My friend JD left a very thoughtful comment in response to the post on my recent feeling of disequilibrium. He rightly challenged me on something that I should have never done: portray a personal opinion provoked by individual circumstance as a universal truth.

Contrary to what my statements may have implied, I am not opposed to spirituality. It's a trait that I believe lies at the core of who we are. I do have serious objections to organized religion, which I feel uses our innate inclination toward spirituality to control rather than free us. Most major religions were created under much different social circumstances than we have now. They have, in my opinion, become so intertwined with the status quo that they can't help but oppose any movement toward legitimate social change.

Of course religions aren't the only entities standing in the way of our progress. Corrupt governments, greedy corporations, and unaccountable financial institutions have also proven quite capable of making out very well while keeping us running in place. We're facing a worldwide economic meltdown, while these various mis-leaders play Nero and fiddle on amid the destruction.

I suggested to JD, half-seriously, that it might be interesting to have a dialogue to find common ground between my penchant for chaos theory and his belief that there is an organizing force in the universe. Going even further, I'd actually like to begin that conversation with a series of posts on the question: How do we arrive at an ethos for the 21st century? I'd also love to broaden it out to as many of you as would like to participate.

People around the web have been discussing the Law of Attraction for some time now. It's usually done within the context of attracting a mate or making money. I like the concept, but not the customary application. What if, however, we used the same method (listing out the characteristics we're attracted to) to conjure the future we want for our society?

I've long been an advocate of the idea that we get the future we imagine, and I hope this series of posts will be a small first step toward conjuring the future I want for the world. The ideas I'm going to discuss are in no way original. They are the synthesis of years of reading and conversing, and I'll borrow heavily from sources to which my memory can't manage the proper credit. If you know of a book or website that goes into much more details on these subjects, please do leave a comment.

This is of course very ambitious of me, and I'm not delusional enough to believe that I have a monopoly on the truth. It would help greatly if people fill in the gaps where needed, especially those with expertise in the areas discussed. In an ideal world, I hope there's even occasion for all of us to meet up face-to-face and have a more robust conversation. I know that things will only change with a groundswell of activity at the grass-roots, and the first step toward that could be finding a way for people from around the world to get together and talk about what we need.

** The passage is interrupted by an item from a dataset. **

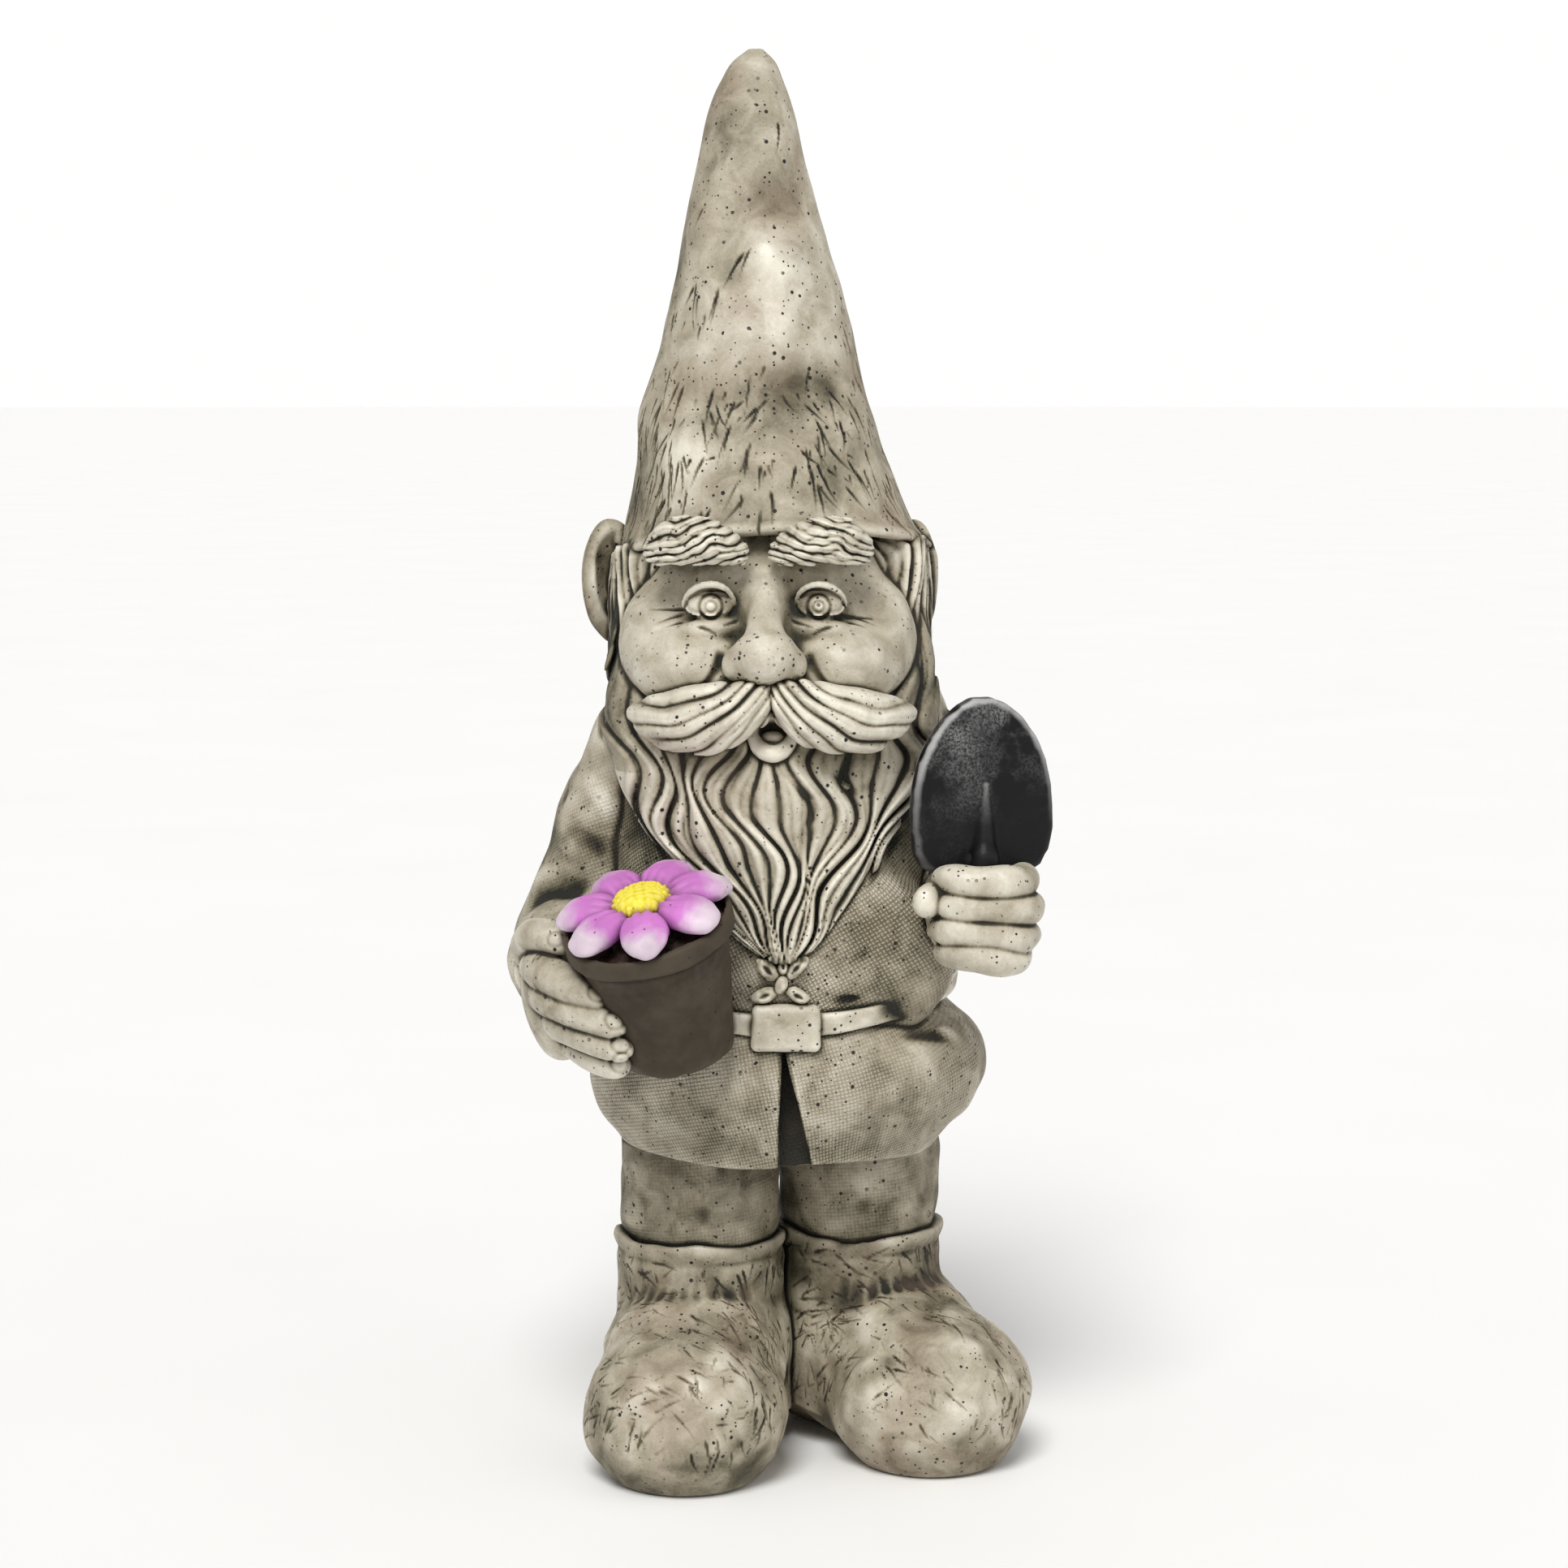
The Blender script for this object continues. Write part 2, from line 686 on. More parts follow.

Here's a short list of posts that came directly to mind, which I'll try to tackle over the next few weeks:
  • Seeking to resolve not exploit contradictions
  • A respect-based economy: removing the corrupting influence of the profit-motive
  • Divesting ourselves of unnecessary things
  • Openness, transparency and collaboration
  • Grass-roots, direct democracy
  • A non-anthropocentric universe
  • One mind: piecing together the mosaic
These are meant to be wide-ranging philosophical essays, as you can tell. I'm sure that the posts will take the form of me thinking out loud, and I expect to be challenged often when I stray too far from other people's experience.

Before I dive into it, I might just take a stab at the "law of attraction" game on a much more personal level and try to solicit your help in identifying my ideal new occupation. Oh, and there will still be the weekly poems and drawings to keep us amused and distracted.